La funzione profonda dell’evento era la riconciliazione, la presa di responsabilità davanti ai detenuti, ma soprattutto davanti al personale. «Gli agenti sono profondamente scossi da quanto emerso, ma soprattutto non accettano che tutto ricada su chi ha dato le manganellate. La questione riguarda la catena di comando, la testa dell’amministrazione che aveva autorizzato quella “perquisizione straordinaria”. Nelle carceri molti agenti si sentono abbandonati, meno sicuri, e allora il ragionamento può essere “entrate voi nei reparti”», continua il funzionario che chiede di non essere citato per nome. Il disimpegno è un rischio enorme che bisogna evitare.

Il momento è delicatissimo perché quando si parla di carceri non si parla solo di stabilità interna, ma anche esterna. Quella che pesa negli incontri internazionali dove certe immagini contano perché ridimensionano all’estero la credibilità del paese. Per questo la ministra Cartabia ha condiviso la visita con il presidente del Consiglio Draghi. Il commissario europeo Didier Reynders, nei giorni scorsi, aveva detto che «la violenza non è mai tollerabile», prima di chiedere una commissione indipendente per accertare i fatti. «Ringrazio il presidente del Consiglio che ha condiviso con me il desiderio di visitare il carcere di Santa Maria Capua Vetere, dopo la pubblicazione delle immagini dei gravissimi fatti accaduti fra queste mura poco più di un anno fa che hanno fatto il giro del mondo», ha detto la ministra Cartabia nel suo intervento, dando un messaggio chiaro all’esterno – all’Europa – ma anche all’interno. Una strategia necessaria e figlia della sottovalutazione del caso.

La sottovalutazione

Il 16 ottobre dello scorso anno il governo Conte II ha risposto a un’interrogazione parlamentare parlando del 6 aprile come di una giornata nella quale è stata ripristinata la legalità. È stata considerata veritiera la relazione che il provveditore Antonio Fullone, oggi sospeso perché interdetto, aveva inviato al capo del Dap, Francesco Basentini.

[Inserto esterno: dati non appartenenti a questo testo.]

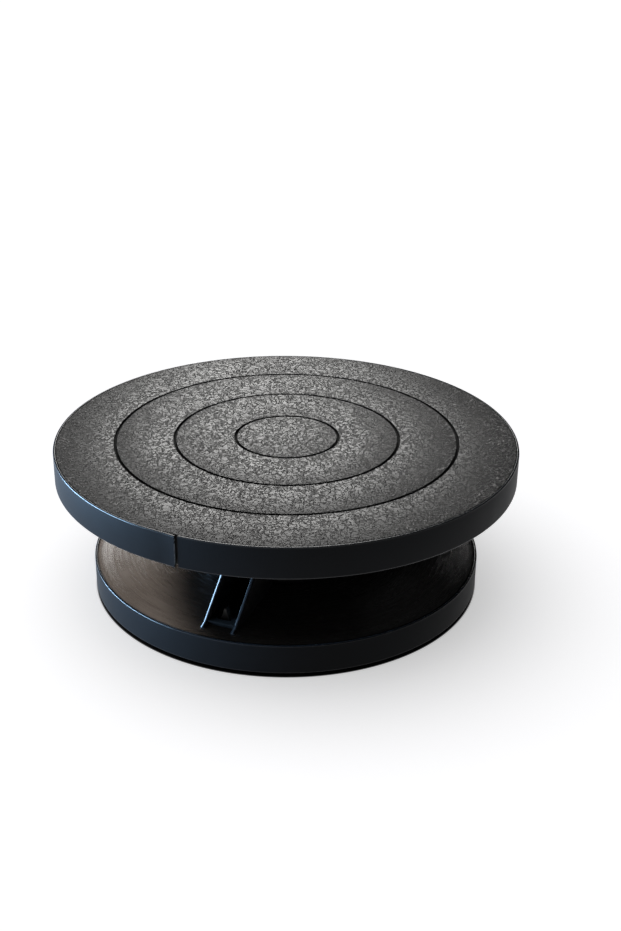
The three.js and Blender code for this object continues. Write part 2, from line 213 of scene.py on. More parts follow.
def rod(name, radius, bottom, top, at=0.0, angle=0.0, facets=SMALL, bevel=0.0):
    """A round bar standing at a distance and azimuth from the spin axis."""
    outline = rounded([(0, bottom, 0), (radius, bottom, bevel), (radius, top, bevel), (0, top, 0)])
    return turned(name, outline, facets, spot(at, angle))


def ribs(start, skirt, under):
    """Radial ribs that hang under a disc's plate and run out into its skirt."""
    width, depth = 1.6 * MM, 1.7 * MM
    return [block("rib", start, skirt + WELD, width, under - depth, under + WELD, bevel=0.3 * MM, turn=a)
            for a in RIB_ANGLES]


# ---- Materials ----------------------------------------------------------------------------------


class Finish:
    """A Principled material whose textures read the piece's own coordinates, in metres."""

    def __init__(self, name, color, roughness, metallic=0.0, specular=0.5):
        self.material = bpy.data.materials.new(name)
        self.material.use_nodes = True
        self.tree = self.material.node_tree
        self.shader = self.tree.nodes["Principled BSDF"]
        self.set("Base Color", (*color, 1))
        self.set("Roughness", roughness)
        self.set("Metallic", metallic)
        self.set("Specular IOR Level", specular)
        self.place = self.tree.nodes.new("ShaderNodeTexCoord").outputs["Object"]
        self.bumps = None

    def set(self, socket, value):
        self.shader.inputs[socket].default_value = value

    def link(self, output, socket):
        self.tree.links.new(output, socket)
        return output

    def math(self, operation, *values):
        node = self.tree.nodes.new("ShaderNodeMath")
        node.operation = operation
        for socket, value in zip(node.inputs, values):
            if isinstance(value, (int, float)):
                socket.default_value = value
            else:
                self.link(value, socket)
        return node.outputs[0]

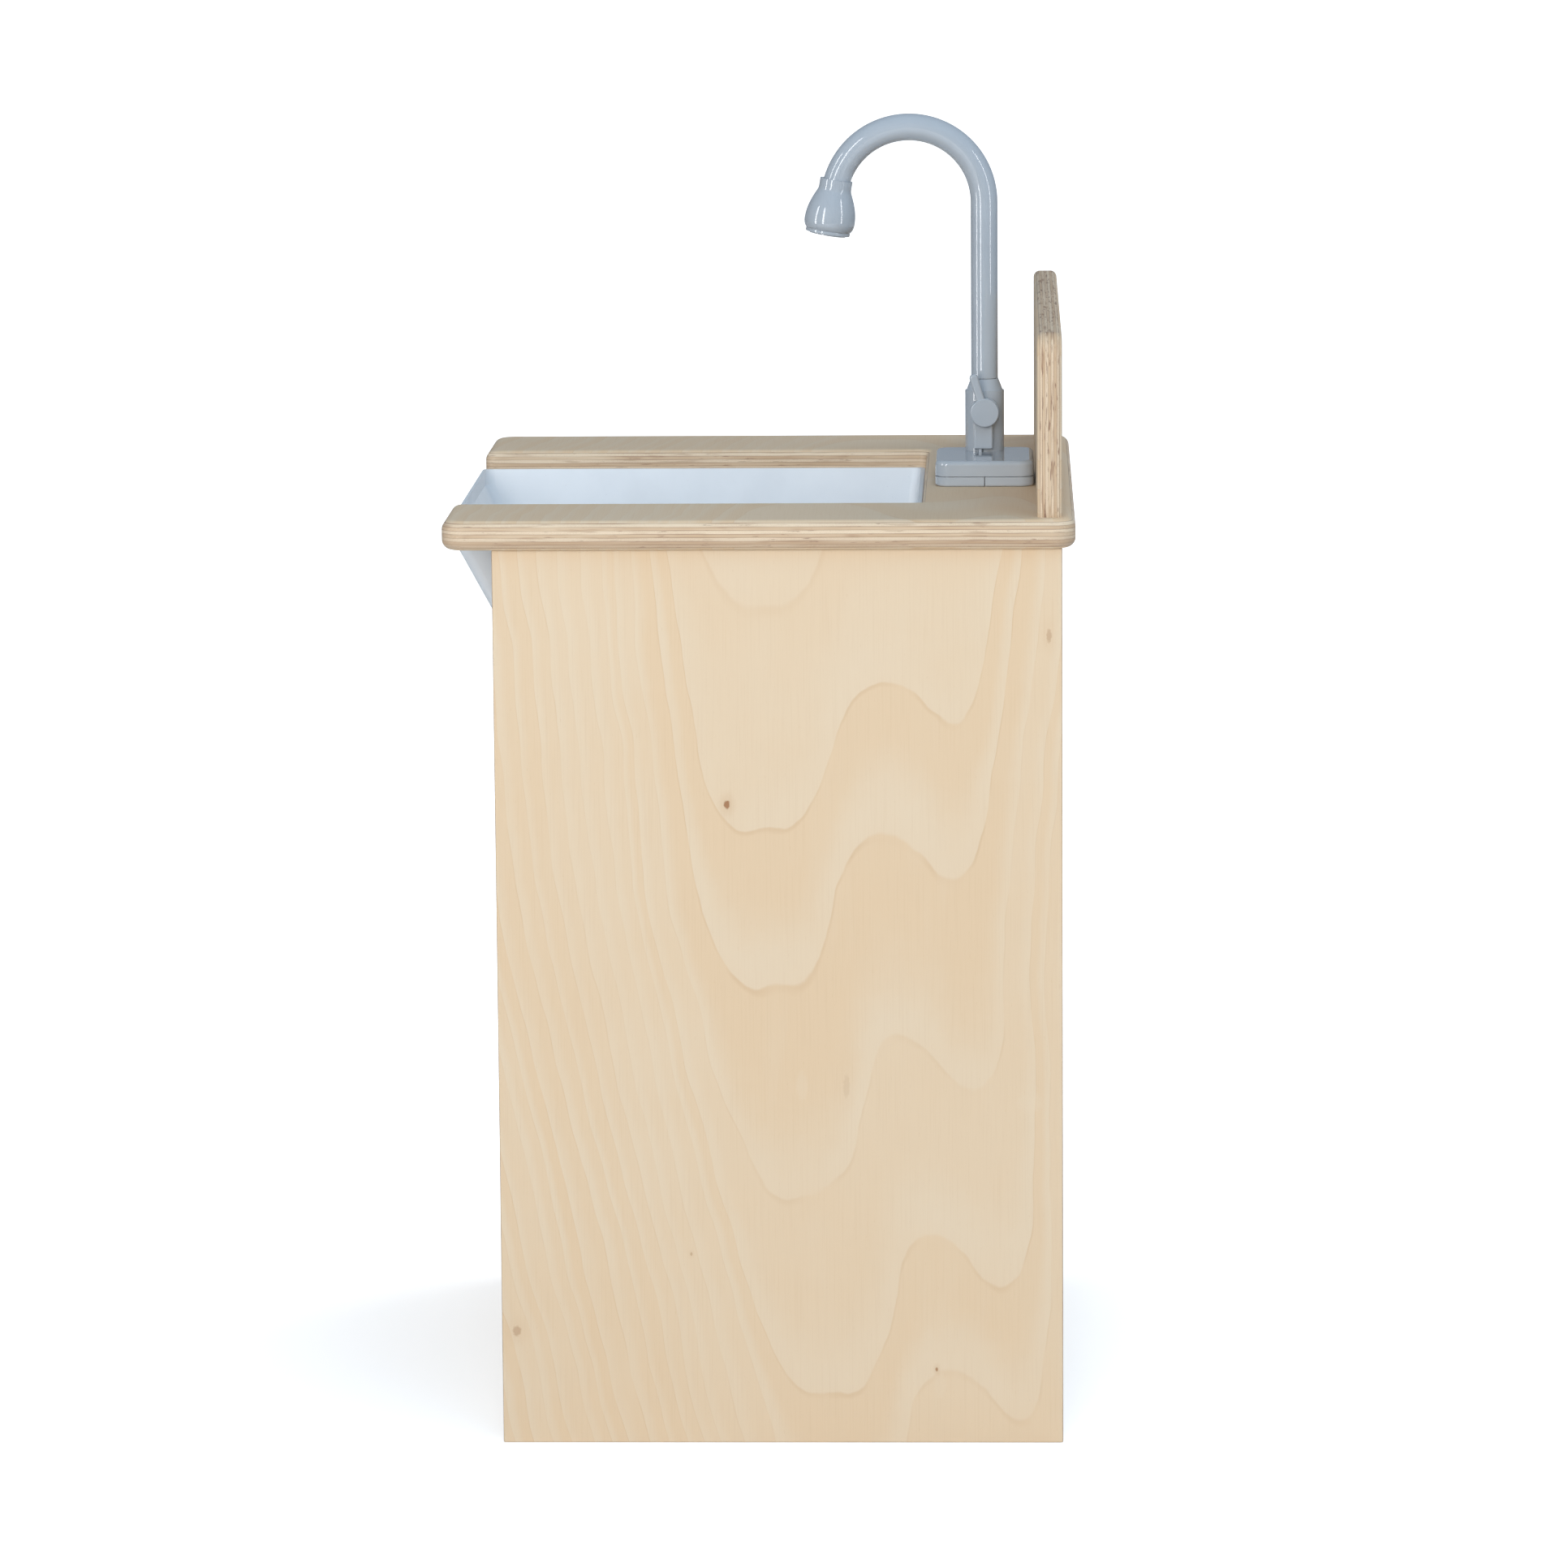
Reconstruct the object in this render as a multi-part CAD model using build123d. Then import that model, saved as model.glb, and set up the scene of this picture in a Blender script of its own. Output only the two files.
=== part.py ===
"""Toddler's play kitchen: plywood cabinet, U-shaped worktop, lift-out basin and a gooseneck tap.

Millimetres, +Z up, the child stands on the -Y side, +X is that child's right-hand side.
The origin is on the floor, below the middle of the worktop.
"""
import os
from math import cos, radians, sin, tan

from build123d import *

# ---- overall sizes ----
TOP_WIDTH = 468.0            # worktop, side to side
TOP_DEPTH = 380.0            # worktop, front to back
WORK_HEIGHT = 568.0          # floor to the worktop's upper face
SIDE_OVERHANG = 8.0          # worktop past each side panel
FRONT_OVERHANG = 30.0        # worktop past the side panels' front edges
REAR_OVERHANG = 8.0          # worktop past the side panels' rear edges

# ---- boards ----
BOARD = 18.0                 # worktop, sides and shelves
SPLASH_BOARD = 15.0          # backsplash
BACK_BOARD = 9.0             # back panel
BACK_INSET = 2.0             # back panel behind the side panels' rear edges
EASED = 1.0                  # broken edges of the cabinet boards
TOP_ROUND = 6.0              # roundover of the worktop, above and below
TOP_CORNER = 14.0            # worktop's outward corners in plan
TIP_CORNER = 6.5             # corners where the arms end beside the cut-out
CUT_CORNER = 5.0             # two inner corners of the basin cut-out in plan
ARM_WIDTH = 93.0             # worktop arm on each side of the basin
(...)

Già all’epoca Fullone era indagato perché aveva ordinato la perquisizione. Anche quando cambiano ministro e vertici del dipartimento non muta la lettura di quei fatti. Nessuno ha creduto alle descrizioni fornite dai testimoni, nessuno ha creduto al pestaggio di stato prima dei video. Quando si è insediata la ministra, il Dap non ha allertato Cartabia di un potenziale e gigantesco scandalo rappresentato dai fatti di Santa Maria perché semplicemente avevano sottovalutato il caso. La ragione è la carenza di riscontri.

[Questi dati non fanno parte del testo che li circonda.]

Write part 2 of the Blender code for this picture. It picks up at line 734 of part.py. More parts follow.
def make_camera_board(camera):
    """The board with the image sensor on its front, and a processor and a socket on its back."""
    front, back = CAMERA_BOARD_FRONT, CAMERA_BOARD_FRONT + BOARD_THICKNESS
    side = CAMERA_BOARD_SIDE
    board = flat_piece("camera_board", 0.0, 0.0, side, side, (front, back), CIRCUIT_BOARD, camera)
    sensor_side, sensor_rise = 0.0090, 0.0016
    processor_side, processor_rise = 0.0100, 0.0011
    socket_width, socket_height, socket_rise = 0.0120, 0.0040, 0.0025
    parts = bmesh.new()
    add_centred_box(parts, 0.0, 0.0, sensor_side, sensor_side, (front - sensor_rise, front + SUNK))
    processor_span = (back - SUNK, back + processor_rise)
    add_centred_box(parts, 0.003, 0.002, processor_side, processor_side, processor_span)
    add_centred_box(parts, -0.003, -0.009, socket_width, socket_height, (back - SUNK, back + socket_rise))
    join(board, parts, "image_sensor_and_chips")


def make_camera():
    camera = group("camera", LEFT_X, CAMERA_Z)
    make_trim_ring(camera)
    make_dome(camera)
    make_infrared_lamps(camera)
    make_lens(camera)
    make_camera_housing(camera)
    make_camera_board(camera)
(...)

«Trasmissione atti non più procastinabili», scriveva il dipartimento alla procura di Santa Maria Capua Vetere lo scorso anno. Ma i magistrati inquirenti hanno negato le informazioni per tre volte perché c’erano esigenze di segretezza delle indagini. Quando è stato fornito l’elenco degli indagati risultava sprovvisto dei titoli di reato e così il dipartimento si è limitato a trasferire un comandante. Anche se all’epoca era noto il reato contestato, cioè la tortura, come evidenziato dai sindacati e dagli stessi agenti indagati, sostenuti dalla visita dell’ex ministro Matteo Salvini. Non c’erano carte, ma c’erano tanti, troppi elementi noti. C’erano 77 detenuti che avevano visto i video, noti anche ad alcuni indagati che dovevano contribuire al riconoscimento degli agenti. Non solo. Tra settembre e ottobre, grazie a diversi testimoni, questo giornale ha pubblicato articoli descrittivi dei pestaggi e delle violenze.

Il giorno della prima inchiesta, il 29 settembre, il garante dei detenuti campano, Samuele Ciambriello, ha detto: «Ora ci sono le immagini che provano le violenze. Solo pochi detenuti sono stati trasferiti, la maggior parte è rimasta nello stesso reparto, il Nilo, dove avvennero i pestaggi, insieme agli agenti denunciati. Non capisco perché il Dap non intervenga con i trasferimenti di tutti i detenuti o dei poliziotti coinvolti nella vicenda». Il dipartimento non è intervenuto.

Non immaginavano dai piani alti del Dap quello che sarebbe emerso dai video. L’amministrazione ha trascurato le inchieste e le denunce. Dopo la pubblicazione delle immagini, corre ai ripari avviando indagini su tutte le rivolte e la ministra ci mette la faccia per evitare conseguenze più gravi.